Nada melhor do que trazer um filme de James Bond para elucidar tal afirmação. Tendo vilões em sua maioria caricatos, na obra “007 Contra o Foguete da Morte”, o antagonista Hugo Drax é um bilionário que busca destruir a raça humana, fugir para o espaço e lá começar do zero, inaugurando assim uma linhagem que prima pela ordem e obediência. O personagem se torna ainda mais clichê uma vez que possui como fiéis guarda-costas dois rottweilers que o obedecem a todo custo. Frios, calculistas e inteligentes como seu dono, durante a narrativa eles acompanham o agente secreto de perto, atacam quando solicitados e intimidam visitantes por conta de seu porte forte e, ao mesmo tempo, elegante. Em suma, refletem diversas das características de Drax ao passo que, quando o vilão é finalmente derrotado por Bond, em um passe de mágica o temperamento dos cães acompanha a mudança.
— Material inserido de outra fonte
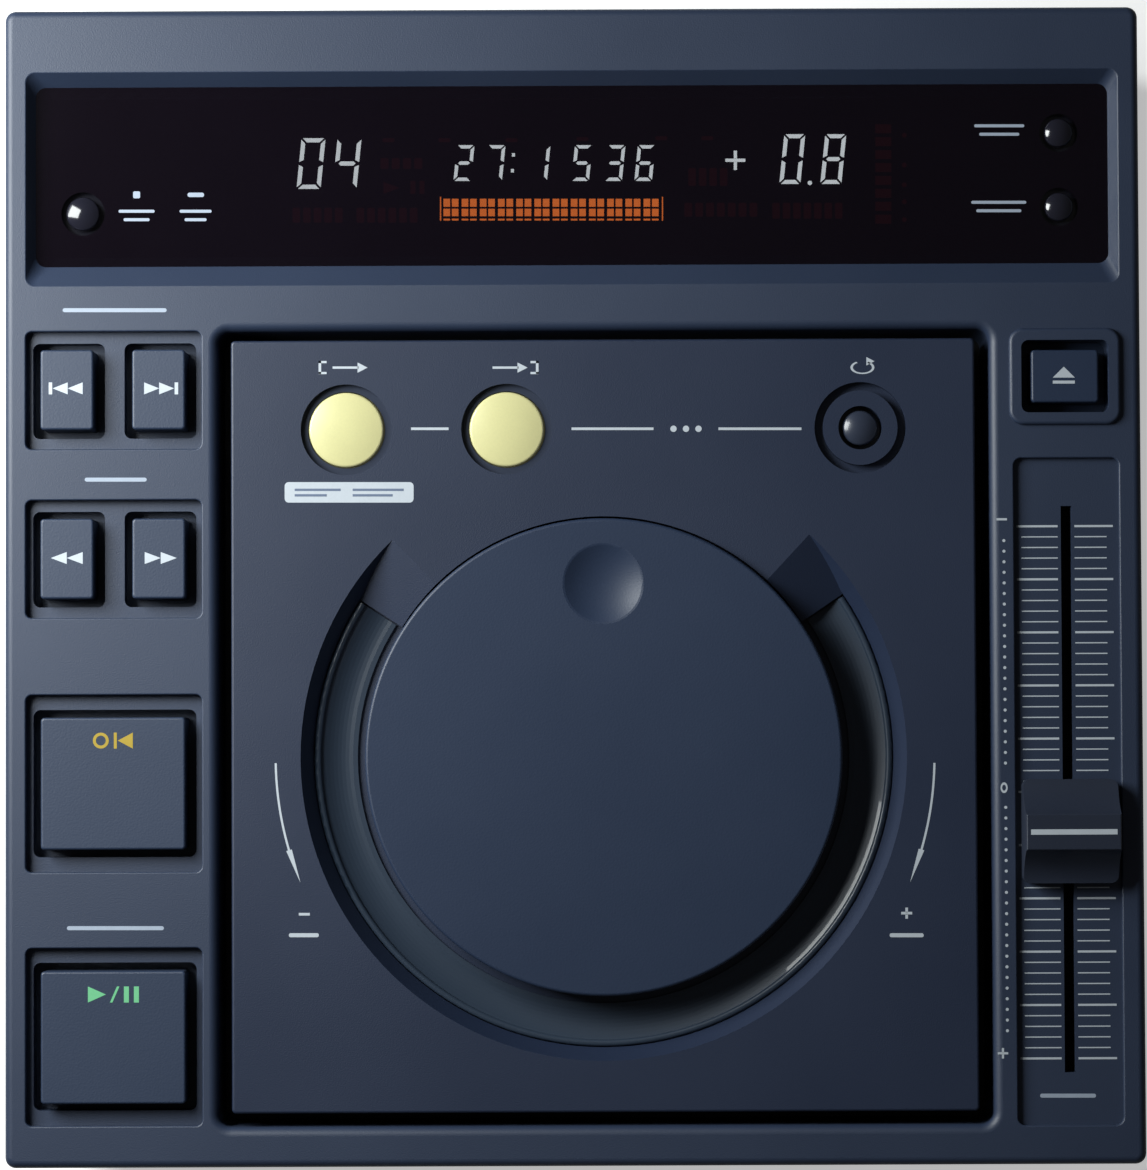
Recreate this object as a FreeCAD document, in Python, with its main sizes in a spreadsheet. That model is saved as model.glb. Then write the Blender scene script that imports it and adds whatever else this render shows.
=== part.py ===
# Table-top disc player with a lifting lid, a jog dial and a long tempo fader.
# Frame: origin at the middle of the footprint on the table, +X to the user's right,
# +Y to the back, +Z up. All lengths are millimetres.
import FreeCAD, Part
import Sketcher
import math
import os

Vector = FreeCAD.Vector
Rotation = FreeCAD.Rotation

# Driving sizes, each written once.
SIZES = {
    # case shell
    "margin_left": 4.0,
    "margin_right": 4.3,
    "margin_front": 7.6,
    "margin_back": 11.9,
    "deck_height": 86.0,
    "case_corner": 2.0,
    "case_edge": 1.5,
    "side_wall": 2.5,
    "deck_wall": 2.4,
    "rib_lap": 0.1,
    # general fits
    "slide_gap": 0.3,
    "bearing_gap": 0.05,
    # base
    "foot_height": 6.0,
    "foot_radius": 10.0,
    "foot_top_radius": 9.0,
    "foot_inset_x": 22.0,
    "foot_inset_y": 20.0,
    "foot_bore": 1.5,
    "foot_counterbore": 4.0,
    "foot_counterbore_depth": 3.5,
    "pan_sheet": 1.2,
    "pan_inset": 2.0,
    "pan_flange": 6.5,
    "vent_length": 26.0,
    "vent_width": 2.4,
    "vent_pitch": 7.0,
    "vent_count": 8,
    "vent_y": -80.0,
    "post_radius": 3.0,
    "post_inset": 5.0,
    "pilot_radius": 1.2,
    "pilot_depth": 12.0,
    "screw_head_radius": 2.6,
    "screw_head_height": 1.8,
    # display window
    "display_half_width": 104.0,
    "display_front": 57.2,
    "display_back": 98.1,
    "display_corner": 1.8,
    "window_half_width": 102.4,
    "window_front": 61.2,
    "window_back": 95.6,
    "window_corner": 2.0,
    "window_drop": 3.0,
    "window_sheet": 2.0,
    "window_ledge": 2.0,
    "window_frame_drop": 8.0,
    "frame_margin": 2.0,
    "board_sheet": 1.6,
    "key_board_drop": 16.0,
    "tube_left": -60.0,
    "tube_right": 70.0,
    "tube_height": 7.4,
    "tube_margin": 2.6,
    "display_boss_x": 94.0,
    "display_boss_margin": 2.7,
    "boss_radius": 2.4,
    # round keys in the window
    "time_key_x": -93.4,
    "time_key_y": 71.4,
    "time_key_radius": 3.2,
    "tempo_key_x": 93.0,
    "range_key_y": 86.2,
    "lock_key_y": 72.0,
    "tempo_key_radius": 2.7,
    "window_key_gap": 0.95,
    "window_key_rise": 1.1,
    # keys at the left of the deck
    "key_recess_depth": 2.3,
    "key_recess_corner": 1.2,
    "recess_edge": 0.3,
    "key_block_drop": 7.0,
    "key_block_wall": 2.0,
    "key_gap_x": 1.8,
    "key_gap_y": 1.5,
    "key_well_corner": 1.4,
    "key_corner": 0.7,
    "key_edge": 0.45,
    "key_rise": 1.4,
    "flange_lap": 0.8,
    "flange_sheet": 1.5,
    "key_column_x": -87.3,
    "key_recess_width": 33.4,
    "search_pitch": 17.4,
    "search_key_width": 10.1,
    "search_key_depth": 15.2,
    "search_recess_depth": 22.4,
    "track_row_y": 37.4,
    "search_row_y": 5.3,
    "cue_key_width": 27.4,
    "cue_key_depth": 25.0,
    "cue_recess_depth": 33.6,
    "cue_row_y": -37.3,
    "play_row_y": -85.25,
    # switches under the keys
    "switch_width": 6.0,
    "switch_height": 4.3,
    "switch_well": 3.4,
    "stem_radius": 1.6,
    "stem_gap": 0.2,
    "stem_reach": 1.9,
    # open key and its latch
    "open_x": 93.5,
    "open_y": 39.3,
    "open_key_width": 12.8,
    "open_key_depth": 10.0,
    "open_gap": 1.9,
    "open_rim_width": 2.3,
    "open_rim_height": 1.0,
    "open_rim_corner": 2.7,
    "open_rim_edge": 0.7,
    "open_rise": 0.8,
    "open_leg_width": 6.0,
    "open_leg_depth": 6.0,
    "open_leg_offset": 0.4,
    "open_leg_drop": 29.5,
    # disc bay and lid
    "lid_left": -65.0,
    "lid_right": 76.4,
    "lid_front": -99.8,
    "lid_back": 46.7,
    "lid_gap_left": 2.6,
    "lid_gap_right": 2.8,
    "lid_gap_front": 2.6,
    "lid_gap_back": 1.8,
    "lid_sheet": 2.2,
    "lid_skirt": 2.0,
    "lid_height": 14.0,
    "lid_corner": 0.8,
    "lid_edge": 0.5,
    "inner_cover_sheet": 1.6,
    "inner_cover_gap": 0.15,
    "bay_corner": 2.4,
    "bay_edge": 1.7,
    "bay_wall": 2.0,
    "bay_depth": 20.0,
    "well_sheet": 2.0,
    "well_margin": 1.5,
    "well_lug": 3.2,
    "bay_boss_left": -40.0,
    "bay_boss_right": 50.0,
    "bay_boss_radius": 2.5,
    # hinge
    "hinge_inset": 10.5,
    "hinge_drop": 5.5,
    "hinge_pin_radius": 1.5,
    "hinge_eye_radius": 2.9,
    "hinge_plate": 3.0,
    "hinge_side_gap": 0.6,
    "hinge_ear": 2.4,
    "hinge_ear_half": 2.8,
    "hinge_pin_seat": 1.2,
    "bracket_foot_length": 10.0,
    "bracket_foot_sheet": 1.5,
    "bracket_slot_gap": 0.6,
    # jog dial
    "jog_x": 5.6,
    "jog_y": -32.6,
    "jog_radius": 45.2,
    "jog_rise": 2.0,
    "jog_gap": 0.45,
    "jog_top_sheet": 2.0,
    "jog_skirt": 1.8,
    "jog_edge": 0.6,
    "jog_floor_gap": 0.5,
    "jog_shaft_radius": 3.0,
    "jog_boss_radius": 7.0,
    "jog_boss_drop": 1.1,
    "dimple_offset": 32.8,
    "dimple_radius": 7.5,
    "dimple_depth": 1.6,
    "dimple_backing": 9.5,
    "bearing_radius": 6.0,
    "bearing_tube": 2.0,
    "bearing_top_drop": 1.4,
    # moat round the dial
    "moat_radius": 57.5,
    "moat_foot_radius": 55.2,
    "moat_drop": 4.0,
    "moat_floor_drop": 6.4,
    "moat_floor_sheet": 1.4,
    "moat_wall": 1.9,
    "moat_start": 34.0,
    "moat_end": 147.0,
    "ramp_sweep": 13.0,
    "liner_gap": 0.15,
    "liner_inner_gap": 1.25,
    "liner_lip": 1.3,
    "liner_bead": 0.6,
    "liner_step": 0.85,
    "liner_rim_height": 2.7,
    "liner_foot_height": 0.7,
    "liner_foot_width": 0.9,
    "liner_sag": 0.55,
    # loop keys on the lid
    "loop_row_y": 29.7,
    "loop_in_x": -43.1,
    "loop_out_x": -12.6,
    "loop_hole_radius": 8.64,
    "loop_key_radius": 7.1,
    "loop_key_gap": 0.2,
    "loop_key_drop": 1.4,
    "loop_dome": 1.5,
    "dome_sag_share": 0.55,
    "dome_edge_share": 0.35,
    "collar_drop": 1.3,
    "collar_height": 2.5,
    "loop_flange_radius": 9.4,
    "loop_flange_sheet": 1.0,
    "reloop_x": 54.6,
    "reloop_groove_radius": 8.7,
    "reloop_ring_radius": 7.1,
    "reloop_groove_depth": 2.0,
    "reloop_block_radius": 10.0,
    "reloop_block_drop": 4.2,
    "reloop_hole_radius": 4.15,
    "reloop_key_radius": 3.3,
    "reloop_key_drop": 1.2,
    "reloop_flange_radius": 5.2,
    "lid_board_front": 20.5,
    "lid_board_back": 38.9,
    "lid_board_left": -54.0,
    "lid_board_right": 66.0,
    "lid_board_lift": 2.0,
    "lid_switch_height": 2.5,
    "lid_switch_well": 1.9,
    "lid_stem_reach": 0.7,
    "lid_boss_radius": 2.5,
    "lid_board_boss_a": -28.0,
    "lid_board_boss_b": 21.0,
    "lid_board_boss_c": 38.0,
    "lid_screw_left": -60.0,
    "lid_screw_right": 60.0,
    "lid_screw_front": 4.8,
    "lid_screw_back": 4.4,
    "lid_screw_rear_left": -30.0,
    "lid_screw_rear_right": 38.0,
    # encoder under the dial
    "encoder_radius": 20.0,
    "encoder_sheet": 0.8,
    "encoder_drop": 0.8,
    "sensor_width": 8.0,
    "sensor_reach": 17.0,
    "sensor_height": 1.5,
    "sensor_board": 1.0,
    "sensor_board_half": 9.0,
    # disc clamper
    "clamper_radius": 15.0,
    "clamper_plate_height": 2.0,
    "clamper_neck_radius": 9.0,
    "clamper_neck_gap": 0.6,
    "clamper_flange_radius": 12.0,
    "clamper_flange_sheet": 1.2,
    "clamper_recess_radius": 8.4,
    "clamper_recess_depth": 2.5,
    "clamper_steel_radius": 7.0,
    "clamper_steel_height": 3.0,
    "clamper_disc_gap": 0.3,
    # disc and turntable
    "disc_thickness": 1.2,
    "disc_radius": 60.0,
    "disc_side_gap": 1.3,
    "disc_below_well": 2.0,
    "disc_floor_gap": 1.6,
    "bowl_sheet": 1.6,
    "bowl_wall": 2.0,
    "hub_radius": 15.0,
    "hub_gap": 1.5,
    "hub_platform": 3.8,
    "hub_neck_radius": 5.0,
    "hub_neck_length": 3.7,
    "hub_cone_radius": 7.45,
    "hub_cone_top_radius": 6.6,
    "hub_cone_height": 2.3,
    "spindle_radius": 1.0,
    "spindle_length": 19.0,
    # mechanism under the disc
    "chassis_drop": 12.0,
    "chassis_sheet": 1.5,
    "chassis_left": -34.0,
    "chassis_right": 50.0,
    "chassis_front": -60.0,
    "chassis_back": 51.0,
    "damper_radius": 4.5,
    "damper_height": 6.0,
    "damper_inset": 6.5,
    "damper_bore_gap": 0.1,
    "damper_screw_radius": 1.3,
    "damper_screw_reach": 2.8,
    "spindle_motor_radius": 13.0,
    "spindle_motor_height": 12.5,
    "motor_nose_radius": 2.8,
    "motor_nose_height": 2.5,
    "motor_nose_gap": 0.3,
    "rod_radius": 1.5,
    "rod_spread": 22.0,
    "rod_height": 4.0,
    "rod_front": -27.0,
    "rod_back": 50.5,
    "rod_post_length": 3.5,
    "rod_post_half": 3.0,
    "sled_inner_radius": 24.0,
    "sled_travel": 34.0,
    "sled_ahead": 9.0,
    "sled_behind": 20.0,
    "sled_half_width": 25.0,
    "sled_lift": 1.2,
    "sled_height": 6.2,
    "turret_radius": 5.5,
    "turret_height": 1.8,
    "lens_radius": 3.0,
    "lens_height": 0.8,
    "slot_width": 24.0,
    "rack_module": 1.0,
    "rack_gap": 0.4,
    "rack_back": 2.4,
    "rack_height": 2.8,
    "rack_front_y": -42.0,
    "rack_back_y": 10.0,
    "tooth_backlash": 0.3,
    "pinion_teeth": 12,
    "pinion_y": 2.0,
    "pinion_height": 2.6,
    "sled_motor_radius": 8.0,
    "sled_motor_height": 14.0,
    "sled_motor_shaft": 1.0,
    # latch bar under the bay
    "latch_left": 74.0,
    "latch_right": 80.0,
    "latch_below_well": 2.0,
    "latch_sheet": 3.0,
    "latch_arm_back": 46.0,
    "latch_arm_length": 6.0,
    "latch_arm_reach": 97.0,
    "latch_arm_rise": 0.5,
    "latch_arm_left": 63.5,
    "latch_front": -100.5,
    "latch_arm_front_length": 14.0,
    "latch_window_front": -97.6,
    "latch_window_back": -89.5,
    "wedge_gap": 0.2,
    "hook_left": 66.0,
    "hook_right": 71.0,
    "hook_front": -93.4,
    "hook_thickness": 3.0,
    "hook_nose": 2.6,
    "hook_nose_height": 1.4,
    "hook_side_gap": 0.5,
    "strap_sheet": 1.2,
    "strap_width": 8.0,
    "strap_y_front": -60.0,
    "strap_y_back": 20.0,
    # fader
    "fader_x": 93.7,
    "fader_rest_y": -47.0,
    "fader_travel_back": 58.0,
    "fader_travel_front": 42.0,
    "fader_recess_width": 20.0,
    "fader_recess_front": -102.6,
    "fader_recess_back": 23.8,
    "fader_recess_corner": 1.5,
    "fader_recess_depth": 1.2,
    "fader_slot_width": 2.0,
    "fader_slot_end": 1.2,
    "fader_body_width": 11.0,
    "fader_body_height": 10.0,
    "fader_body_wall": 1.6,
    "fader_body_end": 5.0,
    "wiper_length": 12.0,
    "wiper_height": 4.0,
    "lever_thickness": 1.2,
    "lever_length": 5.0,
    "cap_width": 17.9,
    "cap_length": 19.6,
    "cap_height": 9.4,
    "cap_lift": 0.8,
    "cap_ridge": 6.7,
    "cap_scoop_radius": 8.7,
    "cap_scoop_above": 2.6,
    "cap_corner": 1.4,
    "cap_edge": 0.3,
    "cap_lever_grip": 5.0,
    # rear panel and its sockets
    "rear_opening_half_width": 90.0,
    "rear_opening_bottom": 16.0,
    "rear_opening_top": 62.0,
    "rear_sheet": 1.2,
    "rear_recess": 9.5,
    "rear_lip": 4.0,
    "jack_z": 40.0,
    "left_jack_x": -72.0,
    "right_jack_x": -56.0,
    "digital_jack_x": -34.0,
    "control_jack_x": -16.0,
    "jack_sleeve_radius": 4.15,
    "jack_sleeve_bore": 3.2,
    "jack_sleeve_length": 7.6,
    "jack_block_width": 12.0,
    "jack_block_depth": 10.0,
    "jack_pin_bore": 1.6,
    "mini_jack_radius": 3.2,
    "mini_jack_bore": 1.8,
    "mini_jack_length": 2.4,
    "inlet_x": 70.0,
    "inlet_z": 32.0,
    "inlet_width": 24.0,
    "inlet_height": 14.0,
    "inlet_depth": 17.0,
    "inlet_socket_width": 15.0,
    "inlet_socket_height": 7.6,
    "inlet_socket_depth": 13.0,
    "inlet_flange": 1.6,
    "inlet_pin_radius": 1.1,
    "inlet_pin_pitch": 8.0,
    "inlet_pin_length": 9.0,
    "switch_x": 38.0,
    "switch_z": 32.0,
    "rocker_radius": 7.0,
    "rocker_width": 9.0,
    "rocker_gap": 0.3,
    "rocker_angle": 18.0,
    "rocker_throw": 18.0,
    "switch_wall": 1.8,
    "switch_flange": 1.6,
    # electronics on the base
    "board_left": -60.0,
    "board_right": 60.0,
    "board_front": -95.0,
    "board_back": 30.0,
    "standoff_height": 5.0,
    "standoff_radius": 3.0,
    "standoff_inset": 6.0,
    "chip_height": 2.0,
    "capacitor_radius": 4.0,
    "capacitor_height": 12.0,
    "capacitor_pitch": 11.0,
    "capacitor_count": 4,
    "transformer_left": -80.0,
    "transformer_right": -32.0,
    "transformer_front": 34.0,
    "transformer_back": 78.0,
    "transformer_height": 36.0,
    "coil_margin": 7.0,
    "coil_bulge": 5.0,
}

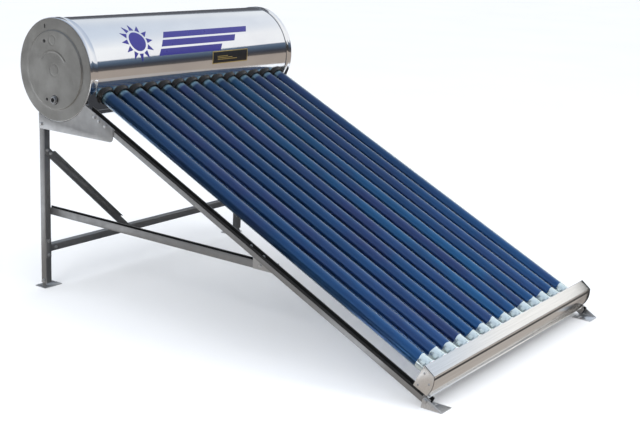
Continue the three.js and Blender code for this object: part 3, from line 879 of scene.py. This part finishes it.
def add_cap_fittings(name, side):
    """Rubber plugs in the cap's small holes, the gasket round the water port, and the vent's clip."""
    crown, side_wall = [(0, 0.0022), (0.0036, 0.0021), (0.0060, 0.0014)], [(0.0072, 0.0003), (0.0072, -0.0005)]
    plug = crown + side_wall + [(0, -0.0005)]
    for label, y, z, scale in (("upper", 0.056, 0.107, 1.0), ("lower", 0.044, -0.119, 0.85)):
        profile = [(r * scale, h * scale) for r, h in plug]
        turned(f"cap_plug_{label}_{name}", profile, RUBBER, 40, matrix=on_cap(side, z, y, CAP["face"]))
    hole = PORT["hole"]
    gasket = [(hole, -0.0002), (0.0185, -0.0002), (0.0190, 0.0004), (0.0182, 0.0011), (hole, 0.0011)]
    matrix = on_cap(side, -PORT["drop"], 0, CAP["face"])
    turned(f"port_gasket_{name}", gasket, RUBBER, 56, loop=True, matrix=matrix)
    end, half = 0.0022, 0.006
    outline = arc((0, half), end, 0, math.pi, 8) + arc((0, -half), end, math.pi, 2 * math.pi, 8)
    matrix = on_cap(side, 0.165, 0.055, CAP_RIM) @ Matrix.Rotation(QUARTER, 4, "Z")
    how = {"matrix": matrix, "bevel": 0.0004}
    extruded(f"cap_vent_clip_{name}", "z", outline, -0.0008, 0.0012, RUBBER, **how)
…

Cachorros, portanto, representam o nosso melhor “eu”. Do mesmo modo, a corrupção de um cão denota o nosso pior “eu”. Partindo desta premissa, a Fauno Filmes realizou um vídeo em que tais preceitos serviram como base para a criação do argumento envolvendo maus tratos em animais. Participando de uma campanha de conscientização, o desafio era justamente abordar o tema sem utilizar cenas reais dos bichos em situações de abandono e violência. Por isso, durante a produção, os animais foram substituídos por semelhantes de pelúcia.

Desta forma, além de utilizar elementos presentes no imaginário das pessoas acerca dos cachorros, outra camada de simbolismo se dá perante o espectador. A inocência dos cães complementa a inocência infantil dos brinquedos, gerando assim situações desconfortáveis mesmo sabendo que são objetos inanimados. O audiovisual se completa não na tela, mas na consciência de quem o assiste graças ao referencial que o espectador já possui.